As you would have seen, production in Australia was 1.7 million tons and that's almost 17% up on the first quarter last year, despite the rainy season in that part of the world as well. So very encouraging, and it did offset some of the disappoints we had in Mozambique.
So the coal business is coming together. Thanks very much for your question.
Operator
This concludes today's question-and-answer session.
Marcos Assumpção - Itaú Corretora de Valores S.A., Research Division
Please. Please.
The second question.
Murilo Pinto De Oliveira Ferreira
Related to markets in Europe. We see the European markets is very stable.
Although we delivered a little bit more in this quarter, I cannot consider it a trend. As the sales are more stable in Europe and we had a drop in total volume this quarter, and then it seems that Europe is increasing its share, but I think it's only statistical effect.
I just came from Europe where I have opportunity to visit all our customers in Europe. And the forecast for Europe is a stable market, not better, not worse.
If you look at Europe today, they are running around 20% below precrisis level. Pig iron ore production in Europe is running 20% below precrisis level.
So -- and that has been in the last 2 years. So there's been no big change on this scenario.
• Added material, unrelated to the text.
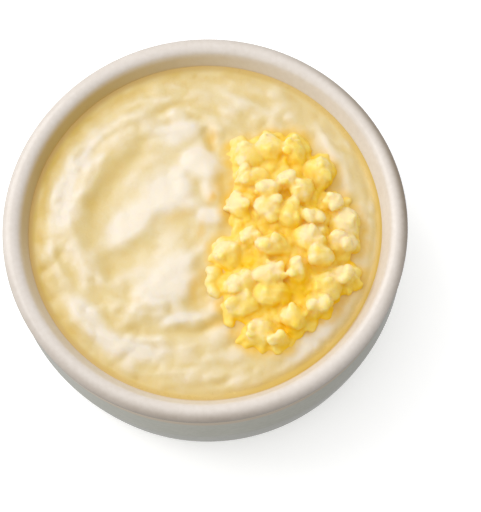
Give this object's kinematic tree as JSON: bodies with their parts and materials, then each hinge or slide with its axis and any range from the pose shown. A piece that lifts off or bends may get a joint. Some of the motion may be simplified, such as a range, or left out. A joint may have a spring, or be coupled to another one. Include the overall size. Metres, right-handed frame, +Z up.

But I believe that's not going down. It's already a good sign.
We see the market's stable. Customers are performing what they expect to perform.
And we don't see any kind of downside in Europe. And we expect that at some point in the second half, we are going to have more improvements in their performance.
Operator
This concludes today's question-and-answer session. Mr.
Murilo Ferreira, at this time you may proceed with your closing statement.
Murilo Pinto De Oliveira Ferreira
Thank you very much, again. We are very happy to deliver a quality in our financial performance.
And we strongly believe that we -- it's not a one-off event, it's something that came to stay. And we are looking forward in order to reduce the next coming months.
Thank you very much.
Operator
This concludes Vale's first quarter 2013 results conference call for today. Thank you very much for your participation, and have a good day.